If you read Don Surber’s election book, Trump the Press, it becomes pretty obvious that the press hasn’t been very good at understanding Trump’s strategies, or at responding to them. So far, there’s no sign of that changing as we move from the Trump campaign to the Trump administration.

So what should the press do? It can keep responding the way it has responded so far, or it can change its approach. But the latter may require more self-discipline than it’s got.

The killer counter-move for the press isn’t to double down on anti-Trump messaging. The counter-move is to bolster its own trustworthiness by acting (and being) more neutral and sober, and by being more trustworthy.

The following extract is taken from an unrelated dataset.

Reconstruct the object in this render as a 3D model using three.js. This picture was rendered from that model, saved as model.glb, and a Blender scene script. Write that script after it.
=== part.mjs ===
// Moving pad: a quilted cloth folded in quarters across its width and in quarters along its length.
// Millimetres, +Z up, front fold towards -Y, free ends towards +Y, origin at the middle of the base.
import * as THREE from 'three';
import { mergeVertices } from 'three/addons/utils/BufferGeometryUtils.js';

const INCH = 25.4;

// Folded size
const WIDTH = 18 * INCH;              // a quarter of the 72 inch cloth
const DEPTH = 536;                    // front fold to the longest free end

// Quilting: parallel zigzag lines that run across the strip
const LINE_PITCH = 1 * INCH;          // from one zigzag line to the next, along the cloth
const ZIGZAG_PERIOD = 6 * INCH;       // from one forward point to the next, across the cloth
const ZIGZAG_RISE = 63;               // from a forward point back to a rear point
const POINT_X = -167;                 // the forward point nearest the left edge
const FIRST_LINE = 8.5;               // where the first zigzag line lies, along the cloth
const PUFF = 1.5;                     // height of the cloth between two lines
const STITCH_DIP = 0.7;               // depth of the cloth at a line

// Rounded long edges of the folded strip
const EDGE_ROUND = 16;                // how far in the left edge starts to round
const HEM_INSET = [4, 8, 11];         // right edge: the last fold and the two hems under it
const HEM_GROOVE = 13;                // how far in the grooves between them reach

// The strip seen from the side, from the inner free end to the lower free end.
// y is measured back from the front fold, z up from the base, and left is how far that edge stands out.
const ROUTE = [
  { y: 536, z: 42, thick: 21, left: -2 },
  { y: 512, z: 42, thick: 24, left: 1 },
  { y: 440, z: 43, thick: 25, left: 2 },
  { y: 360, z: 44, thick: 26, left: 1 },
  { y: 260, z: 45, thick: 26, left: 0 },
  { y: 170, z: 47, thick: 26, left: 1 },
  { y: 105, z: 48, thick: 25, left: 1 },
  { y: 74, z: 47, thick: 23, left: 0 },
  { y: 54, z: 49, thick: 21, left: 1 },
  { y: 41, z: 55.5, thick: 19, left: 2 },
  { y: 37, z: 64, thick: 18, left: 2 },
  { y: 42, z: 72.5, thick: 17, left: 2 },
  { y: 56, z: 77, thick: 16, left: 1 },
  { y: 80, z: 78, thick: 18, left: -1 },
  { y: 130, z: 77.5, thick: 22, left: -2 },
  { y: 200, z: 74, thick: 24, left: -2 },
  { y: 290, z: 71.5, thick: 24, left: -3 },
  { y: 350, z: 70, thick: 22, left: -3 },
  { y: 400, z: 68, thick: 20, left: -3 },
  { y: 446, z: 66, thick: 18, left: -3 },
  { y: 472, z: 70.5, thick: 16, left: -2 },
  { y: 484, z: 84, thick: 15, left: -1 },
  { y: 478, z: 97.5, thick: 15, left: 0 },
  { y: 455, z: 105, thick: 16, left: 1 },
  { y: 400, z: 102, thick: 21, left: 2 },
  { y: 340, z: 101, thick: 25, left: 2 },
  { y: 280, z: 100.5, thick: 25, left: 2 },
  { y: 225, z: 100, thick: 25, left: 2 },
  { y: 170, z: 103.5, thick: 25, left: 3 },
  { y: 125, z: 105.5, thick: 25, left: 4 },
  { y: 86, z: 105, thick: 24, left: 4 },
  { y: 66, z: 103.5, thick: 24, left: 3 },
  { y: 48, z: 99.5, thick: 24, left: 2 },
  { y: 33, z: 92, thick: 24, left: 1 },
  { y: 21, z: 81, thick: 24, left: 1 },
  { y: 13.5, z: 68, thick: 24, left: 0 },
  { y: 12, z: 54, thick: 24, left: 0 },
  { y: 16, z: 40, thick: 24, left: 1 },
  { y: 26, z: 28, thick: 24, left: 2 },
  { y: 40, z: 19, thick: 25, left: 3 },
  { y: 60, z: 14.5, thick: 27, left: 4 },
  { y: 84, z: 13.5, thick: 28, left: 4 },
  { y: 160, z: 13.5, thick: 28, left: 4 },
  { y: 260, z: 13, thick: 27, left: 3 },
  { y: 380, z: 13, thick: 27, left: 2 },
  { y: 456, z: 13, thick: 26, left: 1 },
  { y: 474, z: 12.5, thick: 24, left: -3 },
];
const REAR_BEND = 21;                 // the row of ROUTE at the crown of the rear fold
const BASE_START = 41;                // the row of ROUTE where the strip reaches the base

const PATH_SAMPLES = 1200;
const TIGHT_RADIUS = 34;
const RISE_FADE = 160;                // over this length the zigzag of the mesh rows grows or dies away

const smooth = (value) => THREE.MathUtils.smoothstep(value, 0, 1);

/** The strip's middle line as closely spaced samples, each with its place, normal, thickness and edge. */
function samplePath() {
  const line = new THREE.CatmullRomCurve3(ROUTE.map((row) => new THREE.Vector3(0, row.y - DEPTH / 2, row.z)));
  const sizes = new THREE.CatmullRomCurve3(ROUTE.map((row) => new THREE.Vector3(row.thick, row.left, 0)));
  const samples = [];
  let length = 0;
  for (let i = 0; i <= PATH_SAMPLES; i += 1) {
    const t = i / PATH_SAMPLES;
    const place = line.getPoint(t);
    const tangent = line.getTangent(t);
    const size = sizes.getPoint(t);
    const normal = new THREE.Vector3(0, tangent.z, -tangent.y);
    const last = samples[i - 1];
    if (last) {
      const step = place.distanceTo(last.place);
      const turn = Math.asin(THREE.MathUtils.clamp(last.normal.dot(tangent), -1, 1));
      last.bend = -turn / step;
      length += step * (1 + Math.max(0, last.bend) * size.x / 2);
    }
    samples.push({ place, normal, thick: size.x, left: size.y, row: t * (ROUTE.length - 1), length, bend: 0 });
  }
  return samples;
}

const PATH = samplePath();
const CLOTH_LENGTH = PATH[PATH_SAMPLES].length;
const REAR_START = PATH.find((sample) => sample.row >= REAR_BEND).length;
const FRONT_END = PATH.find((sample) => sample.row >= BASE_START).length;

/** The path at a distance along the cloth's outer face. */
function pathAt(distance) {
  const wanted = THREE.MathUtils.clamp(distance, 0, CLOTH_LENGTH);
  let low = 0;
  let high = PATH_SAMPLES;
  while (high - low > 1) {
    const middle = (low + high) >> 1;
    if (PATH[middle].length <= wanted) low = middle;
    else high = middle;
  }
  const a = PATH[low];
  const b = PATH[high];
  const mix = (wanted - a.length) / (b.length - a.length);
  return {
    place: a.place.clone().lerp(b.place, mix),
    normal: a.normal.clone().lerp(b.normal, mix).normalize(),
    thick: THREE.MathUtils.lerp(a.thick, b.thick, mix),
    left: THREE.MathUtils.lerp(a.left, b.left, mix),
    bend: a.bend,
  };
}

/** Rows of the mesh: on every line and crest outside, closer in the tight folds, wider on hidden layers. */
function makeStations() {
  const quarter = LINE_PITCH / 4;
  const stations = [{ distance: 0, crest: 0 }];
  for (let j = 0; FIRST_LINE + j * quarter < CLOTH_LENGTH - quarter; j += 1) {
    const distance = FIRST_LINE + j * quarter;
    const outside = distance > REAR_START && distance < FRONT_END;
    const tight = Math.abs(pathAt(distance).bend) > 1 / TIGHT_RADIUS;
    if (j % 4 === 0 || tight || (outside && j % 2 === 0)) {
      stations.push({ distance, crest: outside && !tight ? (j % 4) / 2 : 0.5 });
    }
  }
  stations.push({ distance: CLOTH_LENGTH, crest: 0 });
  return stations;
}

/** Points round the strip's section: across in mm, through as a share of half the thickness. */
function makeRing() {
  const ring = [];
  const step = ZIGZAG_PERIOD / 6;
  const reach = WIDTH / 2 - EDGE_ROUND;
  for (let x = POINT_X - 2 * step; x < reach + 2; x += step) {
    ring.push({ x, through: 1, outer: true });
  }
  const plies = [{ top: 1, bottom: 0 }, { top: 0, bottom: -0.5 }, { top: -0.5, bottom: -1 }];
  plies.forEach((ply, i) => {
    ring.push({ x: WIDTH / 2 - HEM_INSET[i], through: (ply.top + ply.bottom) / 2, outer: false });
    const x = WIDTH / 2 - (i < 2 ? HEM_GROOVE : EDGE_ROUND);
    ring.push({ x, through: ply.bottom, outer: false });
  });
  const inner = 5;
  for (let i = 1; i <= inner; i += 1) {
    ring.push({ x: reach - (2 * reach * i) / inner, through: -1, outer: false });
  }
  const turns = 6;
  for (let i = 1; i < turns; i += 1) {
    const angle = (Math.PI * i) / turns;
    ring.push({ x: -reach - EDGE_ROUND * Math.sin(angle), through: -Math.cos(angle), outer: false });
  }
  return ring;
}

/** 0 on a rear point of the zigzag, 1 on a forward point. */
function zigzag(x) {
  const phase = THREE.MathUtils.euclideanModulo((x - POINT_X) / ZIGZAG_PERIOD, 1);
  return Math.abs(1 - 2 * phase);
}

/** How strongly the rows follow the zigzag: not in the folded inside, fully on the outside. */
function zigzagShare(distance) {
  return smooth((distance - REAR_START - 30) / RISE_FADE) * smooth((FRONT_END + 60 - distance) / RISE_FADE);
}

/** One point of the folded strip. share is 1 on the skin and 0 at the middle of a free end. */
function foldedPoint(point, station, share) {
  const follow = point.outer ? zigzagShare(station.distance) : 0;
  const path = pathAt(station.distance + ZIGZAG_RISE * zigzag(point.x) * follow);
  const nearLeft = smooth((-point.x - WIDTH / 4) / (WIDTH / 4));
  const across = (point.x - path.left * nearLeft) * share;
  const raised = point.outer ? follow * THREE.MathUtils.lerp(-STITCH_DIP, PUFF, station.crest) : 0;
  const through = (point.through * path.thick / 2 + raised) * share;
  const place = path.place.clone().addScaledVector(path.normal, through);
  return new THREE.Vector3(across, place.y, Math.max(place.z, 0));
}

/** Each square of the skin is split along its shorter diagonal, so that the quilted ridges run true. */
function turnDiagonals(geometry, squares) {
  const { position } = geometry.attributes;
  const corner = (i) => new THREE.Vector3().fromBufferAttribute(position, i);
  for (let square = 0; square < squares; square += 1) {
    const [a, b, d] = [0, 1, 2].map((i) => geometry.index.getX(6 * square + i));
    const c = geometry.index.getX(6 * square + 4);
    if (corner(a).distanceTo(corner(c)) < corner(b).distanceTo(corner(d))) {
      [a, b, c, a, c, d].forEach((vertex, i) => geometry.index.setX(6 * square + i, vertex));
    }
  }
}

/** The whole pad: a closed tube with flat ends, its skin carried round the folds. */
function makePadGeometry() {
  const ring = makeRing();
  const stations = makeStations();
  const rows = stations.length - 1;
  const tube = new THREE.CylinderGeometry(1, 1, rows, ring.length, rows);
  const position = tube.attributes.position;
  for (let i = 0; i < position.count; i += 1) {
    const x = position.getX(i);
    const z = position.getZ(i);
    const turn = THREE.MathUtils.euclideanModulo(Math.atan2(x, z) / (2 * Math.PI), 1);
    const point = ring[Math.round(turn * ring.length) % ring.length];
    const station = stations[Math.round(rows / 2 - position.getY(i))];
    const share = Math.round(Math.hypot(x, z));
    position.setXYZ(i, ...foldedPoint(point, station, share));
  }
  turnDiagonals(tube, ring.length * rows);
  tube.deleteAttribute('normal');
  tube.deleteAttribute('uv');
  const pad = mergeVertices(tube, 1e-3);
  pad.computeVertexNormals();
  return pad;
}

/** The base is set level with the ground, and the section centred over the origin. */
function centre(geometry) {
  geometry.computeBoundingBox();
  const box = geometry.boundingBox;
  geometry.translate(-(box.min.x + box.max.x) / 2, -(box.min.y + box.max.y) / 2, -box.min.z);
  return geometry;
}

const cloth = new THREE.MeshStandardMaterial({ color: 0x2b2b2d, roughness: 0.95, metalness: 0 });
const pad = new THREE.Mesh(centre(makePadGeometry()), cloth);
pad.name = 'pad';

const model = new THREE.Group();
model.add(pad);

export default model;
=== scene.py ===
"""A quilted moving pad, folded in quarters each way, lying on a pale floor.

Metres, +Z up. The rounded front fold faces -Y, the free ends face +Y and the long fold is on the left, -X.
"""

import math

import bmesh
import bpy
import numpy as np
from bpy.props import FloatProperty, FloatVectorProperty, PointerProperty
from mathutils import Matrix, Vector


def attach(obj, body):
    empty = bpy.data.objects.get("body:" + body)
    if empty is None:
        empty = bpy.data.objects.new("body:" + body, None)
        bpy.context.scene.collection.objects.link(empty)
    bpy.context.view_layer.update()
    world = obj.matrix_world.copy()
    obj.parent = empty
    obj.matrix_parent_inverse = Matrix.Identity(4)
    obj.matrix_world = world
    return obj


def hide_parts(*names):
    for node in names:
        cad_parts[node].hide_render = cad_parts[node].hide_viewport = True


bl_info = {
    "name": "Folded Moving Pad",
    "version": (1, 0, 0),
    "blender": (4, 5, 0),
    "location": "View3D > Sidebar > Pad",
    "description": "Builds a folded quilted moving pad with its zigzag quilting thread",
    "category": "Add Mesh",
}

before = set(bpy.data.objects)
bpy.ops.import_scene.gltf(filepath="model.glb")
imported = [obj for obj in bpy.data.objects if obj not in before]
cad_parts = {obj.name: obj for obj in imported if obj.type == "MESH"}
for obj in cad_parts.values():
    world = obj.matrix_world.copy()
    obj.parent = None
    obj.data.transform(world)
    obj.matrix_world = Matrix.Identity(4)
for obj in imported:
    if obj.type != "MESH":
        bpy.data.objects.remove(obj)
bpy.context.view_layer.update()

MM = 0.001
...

If the news media actually focused on reporting facts accurately and straightforwardly, on leaving opinion to the pundits, and on giving Trump a clearly fair shake, then Trump’s tactics wouldn’t work, and any actual dirt they found on him would do actual damage. He’s betting on the press being insufficiently mature and self-controlled to manage that. So far, his bet is paying off.

That’s too bad. If we had a better press, we’d be much better off as a nation, and Trump’s strategy of capitalizing on the press’s flaws is good for Trump, but will probably make that problem worse, if such a thing is possible. But the truth is, we don’t have a better press. And as long as the press is mindlessly partisan and bereft of self-discipline, capitalizing on that is just good politics.